A generic file class representing a file with a specified format. Provides both async and sync interfaces for file operations. All methods without _sync suffix are async. The class should be instantiated using one of the class methods. The constructor should be used only to instantiate references to existing remote objects. The generic type T represents the format of the file.
Attributes
| Attribute | Type | Description |
|---|
| path | str | The path to the file (can be local or remote) |
| name | Optional[str] = None | Optional name for the file (defaults to basename of path) |
| format | str = "" | The format of the file. |
| hash | Optional[str] = None | The hash value of the file, used for cache key computation. |
| hash_method | Optional[HashMethod] = None | The method used to compute the hash of the file, which can be a HashMethod object or a string representing a precomputed cache key. |
Methods
pre_init()
@classmethod
def pre_init(
data: Any
)
Internal: Pydantic validator to set default name from path. Not intended for direct use.
Parameters
| Name | Type | Description |
|---|
| data | Any | The data dictionary being initialized. |
lazy_uploader()
@classmethod
def lazy_uploader() - > Callable[[], Coroutine[Any, Any, tuple[str | None, str]]]| None
Returns the lazy uploader callable, which is used to upload local files to remote storage when in remote mode.
Returns
| Type | Description |
|---|
| `Callable[[], Coroutine[Any, Any, tuple[str | None, str]]] |
lazy_uploader()
@classmethod
def lazy_uploader(
lazy_uploader: Callable[[], Coroutine[Any, Any, tuple[str | None, str]]]| None
)
Sets the lazy uploader callable, which is used to upload local files to remote storage when in remote mode.
Parameters
| Name | Type | Description |
|---|
| lazy_uploader | `Callable[[], Coroutine[Any, Any, tuple[str | None, str]]] |
schema_match()
@classmethod
def schema_match(
incoming: dict
)
Internal: Check if incoming schema matches File schema. Not intended for direct use.
Parameters
| Name | Type | Description |
|---|
| incoming | dict | The incoming schema dictionary to compare against the File schema. |
new_remote()
@classmethod
def new_remote(
file_name: Optional[str] = None,
hash_method: Optional[HashMethod | str] = None
) - > [File](file.md?sid=flyte_io__file_file)[T]
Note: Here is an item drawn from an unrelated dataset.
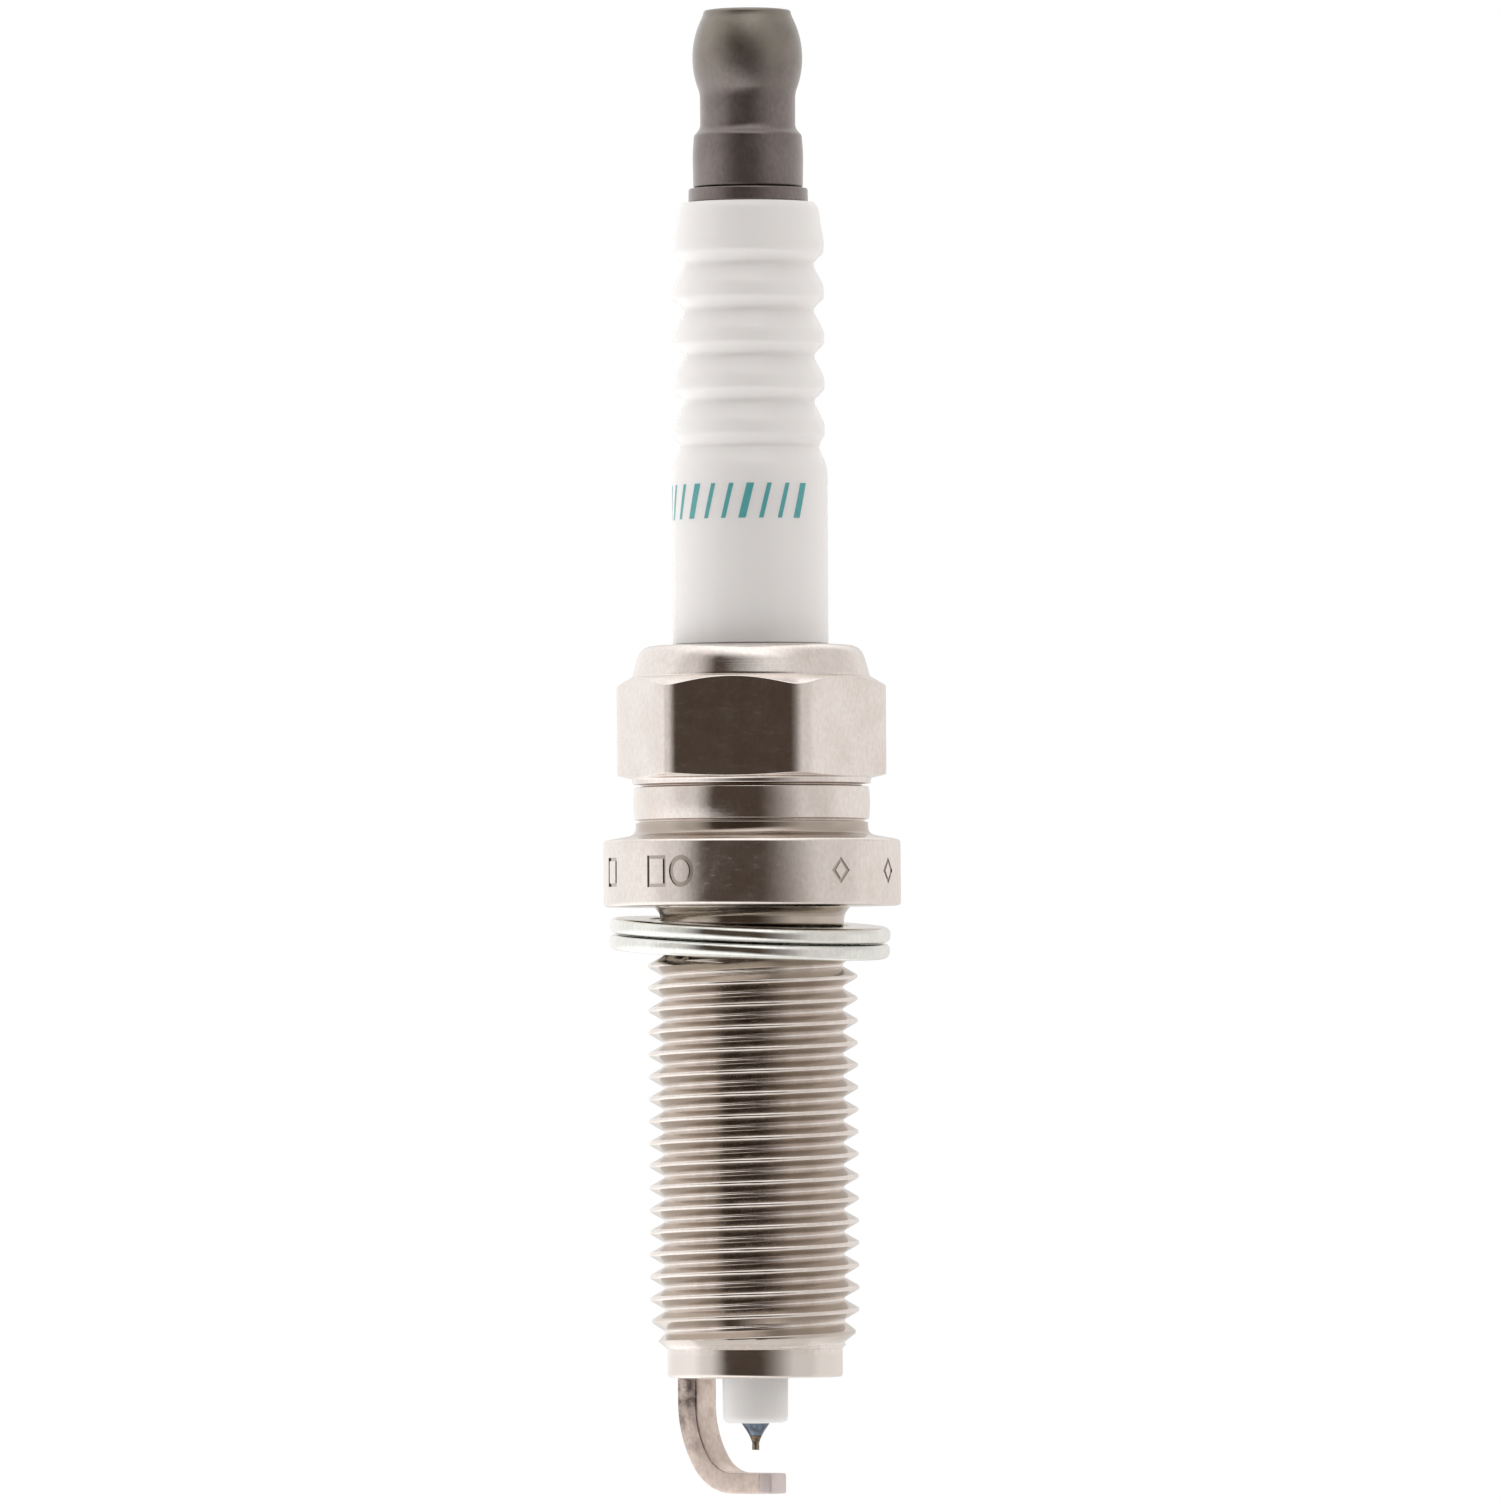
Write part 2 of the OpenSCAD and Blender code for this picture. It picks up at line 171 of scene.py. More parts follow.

Create a new File reference for a remote file that will be written to. Use this when you want to create a new file and write to it directly without creating a local file first.
Parameters
| Name | Type | Description |
|---|
| file_name | Optional[str] = None | Optional string specifying a remote file name. If not set, a generated file name will be returned. |
| hash_method | `Optional[HashMethod | str]` = None |
Returns
| Type | Description |
|---|
[File](file.md?sid=flyte_io__file_file)[T] | A new File instance with a generated remote path |
named_remote()
@classmethod
def named_remote(
name: str
) - > [File](file.md?sid=flyte_io__file_file)[T]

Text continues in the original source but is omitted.